Schill-Show entzweit Schill-Partei

Das Auftreten des entlassenen Hamburger Innensenators Ronald Schill sorgt für Streit in der nach ihm benannten Partei. Anhänger des Ehrenvorsitzenden formieren sich gegen ihre Hamburger Parteifreunde und Parteichef Mario Mettbach

aus Berlin ANDREAS SPANNBAUER

Die Frustration ist deutlich zu spüren. „Es macht mich betroffen, dass die Resonanz nicht so groß ist, wie ich es erhofft habe“, sagt Anke Soltkahn, Vorsitzende der Schill-Partei in Berlin. Nicht einmal ein Drittel der Mitglieder ist zum Berliner Landesparteitag erschienen. Eine magere Bilanz angesichts der Misere, in der sich die Partei nach der Entlassung ihres Zugpferdes Ronald Schill als Hamburger Innensenator befindet.

Ohnehin ist der Parteitag aus aktuellem Anlass in ein Krisentreffen verwandelt worden. Der stellvertretende Bundesvorsitzende Markus Wagner und mehrere Landesvorsitzende sind angereist, um die innerparteilichen Fronten im Umgang mit Schill abzustecken. Der Ehrenvorsitzende selbst fehlt. Dafür bekennen sich die Anwesenden umso besinnungsloser zu ihm. „Wir werden mit Führungspersonen, die Fehler machen, nicht so umgehen wie die FDP mit Jürgen Möllemann“, verspricht Vize-Parteichef Wagner. Schill werde wieder in die Politik zurückkehren.

Der Abgang von Schill, das zeigt sich an diesem Samstag im Rathaus des Berliner Arbeiterbezirks Wedding, hat einen tiefen Riss in der Partei hinterlassen. Viele Anwesende sind zornig darüber, dass sich Parteichef Mario Mettbach und der Hamburger Landesverband von Schill distanziert haben. Die Hamburger hatten die Ausführungen Schills über eine angebliche „Liebeshöhle“ des Hamburger Bürgermeisters Ole von Beust und seines Justizsenators Roger Kusch als „beschämend“ verurteilt. Schill soll von Beust vergangenen Dienstag in einem Vier-Augen-Gespräch gedroht haben, ein angebliches Verhältnis der beiden publik zu machen – „heute Abend, Prime Time, bundesweit“, wie der Spiegel unter Berufung auf von Beust berichtet.
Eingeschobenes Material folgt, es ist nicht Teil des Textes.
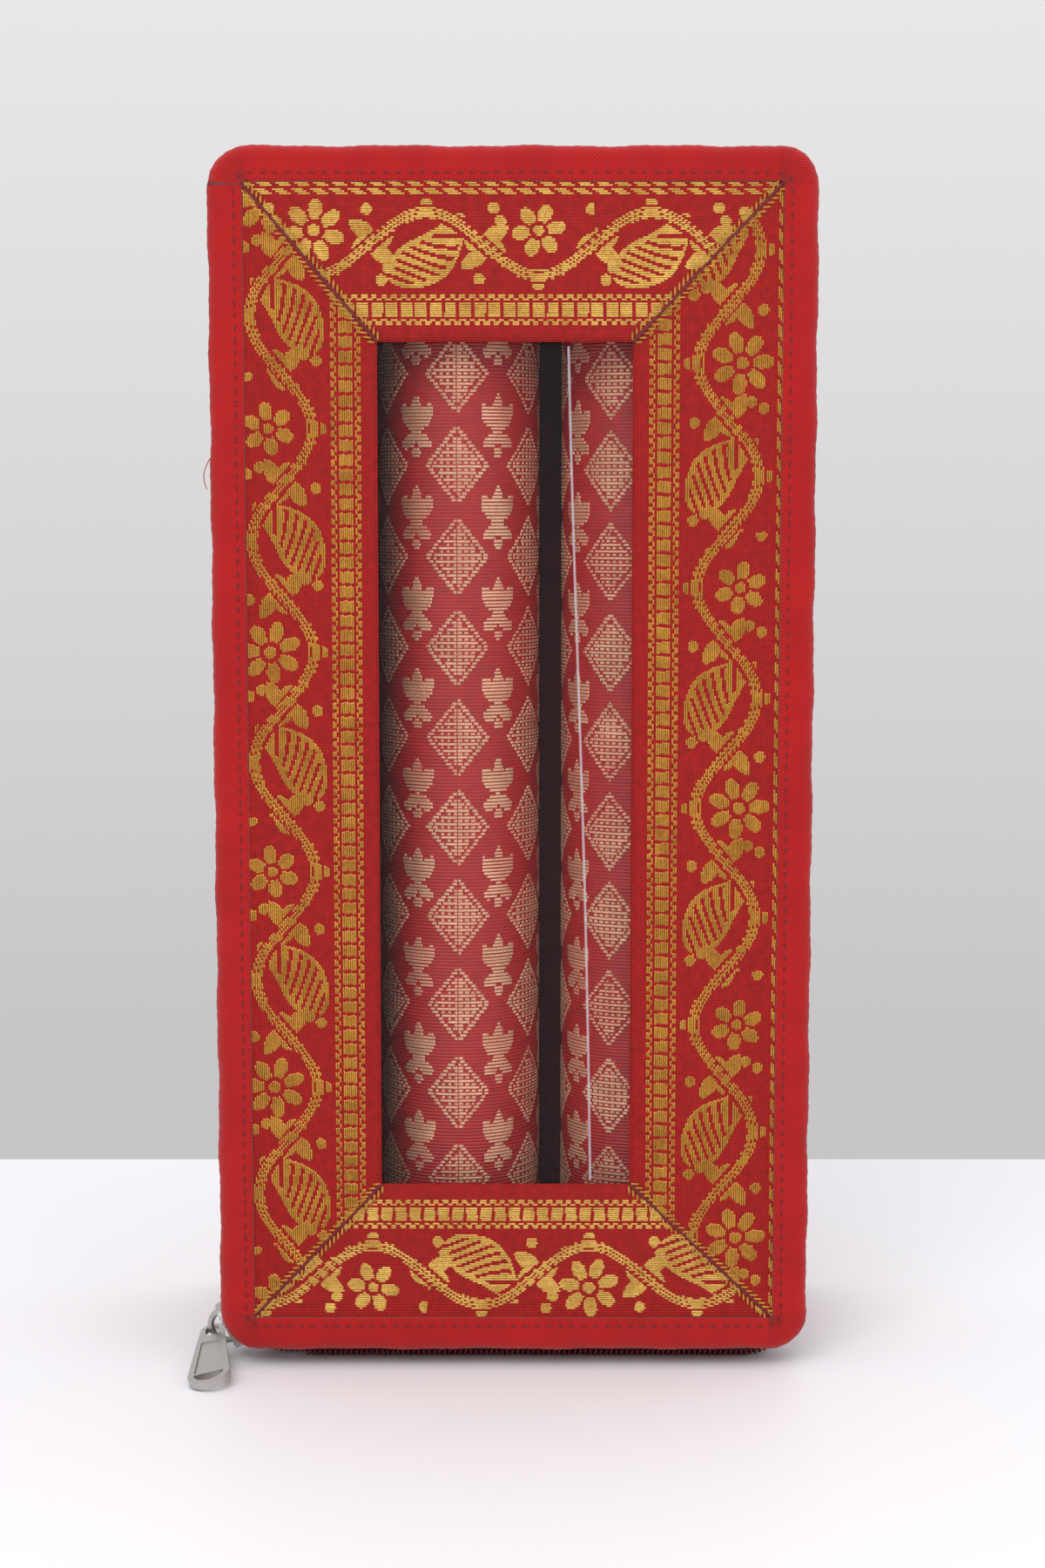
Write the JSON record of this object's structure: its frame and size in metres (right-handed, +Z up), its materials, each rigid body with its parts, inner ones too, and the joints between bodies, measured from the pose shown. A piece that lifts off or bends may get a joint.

Parteichef Mettbach sucht daher schon „nach einem griffigen Kürzel ohne den Namen Schill“.

Für seinen Vize Wagner sind die Abtrünnigen dagegen „Hinterbänkler, die sich in Opportunismus ergehen und den Mann verdammen, dem sie ihre Ämter verdanken“. Da klatschen die Anwesenden. Der Delegierte Jens Peter Müller wittert sogar einen „parteiinternen Hochverrat“. Könnte es sein, fragt er, „dass sich Mitglieder unserer eigenen Partei an dieser Aktion beteiligt haben? Gab es Absprachen?“ Auch Karl-Heinz Ulmer, Parteimitglied in Berlin-Mitte, ist enttäuscht: „Ich bin in die Schill-Partei eingetreten und nicht in eine Mettbach-Partei!“

Da, plötzlich, platzt einem Zuhörer der Kragen. „Der Schill hat eine unglückliche Figur gemacht, wie es dümmer nicht sein kann“, ruft ein Mann mit hochrotem Kopf. Einen Augenblick lang versinkt der Saal in Geschrei. Doch die Schill-Anhänger behalten die Oberhand. Einer will „die Problematik schwuler Netzwerke zum Thema öffentlicher Debatten“ machen. Ein anderer malt mit viel Liebe zum Detail aus, wie er sich die Arbeit dieser „homosexuellen Netzwerke“ in der CDU-Kreisgeschäftsstelle vorstellt. Distanzierungen von Schills „parteischädigendem Auftreten im Fernsehen“ bleiben die Ausnahme. Nur unter der Hand sprechen einige Mitglieder Klartext: „Katastrophal“ seien die Ereignisse, sagt eine Frau.

Am Ende verabschiedet der Parteitag eine Ehrenerklärung für Schill. Landesschatzmeister Christian Eigler kann sich sogar vorstellen, dass Schill „den Bundesvorsitz übernimmt“. Die Landesverbände Nordrhein-Westfalen, Niedersachsen, Berlin und Sachsen stehen fest zu dem Parteigründer. Einen Parteiausschluss von Schill, das hat der NRW-Landeschef Michael Schlembach klargestellt, werde es nur über seine Leiche geben. Eine Entscheidung darüber soll spätestens auf dem Bundesparteitag Anfang Dezember fallen.